The 23-year-old spoke and said he was increasingly worried throughout the days he spent in a 5 ft. by 10 ft. cell, where he could not spread his arms out wide.
“They never came back, ignored all my cries and I still don’t know what happened,” he said. “I’m not sure how they could forget me.”
Chong and his lawyer spoke to the media on to discuss the claim they will file with the federal court system .
He was at the wrong place at the wrong time,” said his lawyer Gene Iredale, who compared Chong’s experience to Abu Ghraib.
Chong said he was at a friend’s house in University City celebrating 4/20, a day many marijuana users set aside to smoke, when agents came inside and raided the residence. Chong was then taken to the DEA office in Kearny Mesa.
He said agents questioned him, and then told him he could go home. One agent even offered him a ride, Chong said. No criminal charges were filed against him.

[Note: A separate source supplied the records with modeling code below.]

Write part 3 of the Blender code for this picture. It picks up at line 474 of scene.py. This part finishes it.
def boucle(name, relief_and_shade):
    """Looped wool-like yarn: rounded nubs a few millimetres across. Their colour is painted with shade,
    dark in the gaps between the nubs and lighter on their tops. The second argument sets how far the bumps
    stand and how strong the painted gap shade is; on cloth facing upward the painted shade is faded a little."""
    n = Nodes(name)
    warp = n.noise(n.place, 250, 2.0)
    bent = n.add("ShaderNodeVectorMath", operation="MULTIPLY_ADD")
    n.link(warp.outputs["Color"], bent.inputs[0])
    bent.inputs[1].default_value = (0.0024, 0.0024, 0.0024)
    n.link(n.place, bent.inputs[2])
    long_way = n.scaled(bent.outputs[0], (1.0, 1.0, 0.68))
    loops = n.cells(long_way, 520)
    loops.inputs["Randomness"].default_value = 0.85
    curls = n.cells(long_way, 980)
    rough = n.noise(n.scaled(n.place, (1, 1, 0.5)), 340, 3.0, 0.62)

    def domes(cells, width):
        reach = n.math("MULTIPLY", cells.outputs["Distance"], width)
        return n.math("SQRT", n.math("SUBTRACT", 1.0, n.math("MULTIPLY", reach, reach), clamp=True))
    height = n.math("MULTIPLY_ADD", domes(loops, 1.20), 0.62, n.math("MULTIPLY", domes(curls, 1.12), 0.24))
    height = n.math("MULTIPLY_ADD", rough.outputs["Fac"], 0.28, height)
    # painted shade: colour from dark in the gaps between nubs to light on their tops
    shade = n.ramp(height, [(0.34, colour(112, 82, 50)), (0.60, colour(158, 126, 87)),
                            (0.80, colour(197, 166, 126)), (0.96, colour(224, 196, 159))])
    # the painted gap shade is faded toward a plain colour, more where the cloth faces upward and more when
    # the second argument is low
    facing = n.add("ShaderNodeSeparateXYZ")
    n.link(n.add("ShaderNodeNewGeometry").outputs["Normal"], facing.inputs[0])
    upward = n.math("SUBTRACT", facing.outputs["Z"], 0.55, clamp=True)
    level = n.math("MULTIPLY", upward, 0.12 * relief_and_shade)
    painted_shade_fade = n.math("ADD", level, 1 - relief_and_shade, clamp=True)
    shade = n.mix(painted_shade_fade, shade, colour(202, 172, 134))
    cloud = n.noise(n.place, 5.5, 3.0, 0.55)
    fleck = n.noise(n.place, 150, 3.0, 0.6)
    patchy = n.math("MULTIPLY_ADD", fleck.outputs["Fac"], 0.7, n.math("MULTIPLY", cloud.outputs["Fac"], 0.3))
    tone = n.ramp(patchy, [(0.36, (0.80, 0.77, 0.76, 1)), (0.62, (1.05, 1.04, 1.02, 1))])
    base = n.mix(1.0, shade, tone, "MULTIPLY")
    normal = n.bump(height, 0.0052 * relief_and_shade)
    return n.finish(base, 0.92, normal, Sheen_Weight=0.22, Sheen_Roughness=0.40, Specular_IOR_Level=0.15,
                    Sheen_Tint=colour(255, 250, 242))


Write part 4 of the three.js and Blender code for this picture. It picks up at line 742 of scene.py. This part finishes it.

But Chong did not go home that night. Instead, he was placed in a cell for five days without any human contact and was not given food or drink. In his desperation, he said he was forced to drink his own urine.
“I had to do what I had to do to survive….I hallucinated by the third day,” Chong said. “I was completely insane.”
Chong said he lost roughly 15 pounds during the time he was alone. His lawyer confirmed that Chong ingested a powdery substance found inside the cell. Later testing revealed the substance was methamphetamine.
After days of being ignored, Chong said he tried to take his own life by breaking the glass from his spectacles with his teeth and then carving “Sorry mom,” on his wrists. He said nurses also found pieces of glass in his throat, which led him to believe he ingested the pieces purposefully.
Chong said he could hear DEA employees and people in neighboring cells. He screamed to let them know he was there, but no one replied. He kicked the door, but no one came to get him.
By the time DEA officers found Chong in his cell Chong was completely incoherent, said Iredale.
“I didn’t think I would come out,” Chong said.
He said when employees discovered him in the cell that they looked confused and nervous. A DEA employee rode with him to the hospital, where they paid for Chong’s visit.
He spent three days in the intensive care unit at Sharp Hospital and his kidneys were close to failing.
The DEA has not apologized to Chong, said Iredale.
The incident also caused Chong to miss his midterms at UCSD. He said he does not know if he will return to school, as his perspective on life has changed since his isolation.
San Diego defense attorney Gretchen Von Helms said the victim could get millions if he files a lawsuit.
"In all my years of practice I've never heard of the DEA or any Federal government employee simply forgetting about someone that they have in their care," she said.
"There has to be repercussions if people do not follow the safety and the care when they have a human being in their custody."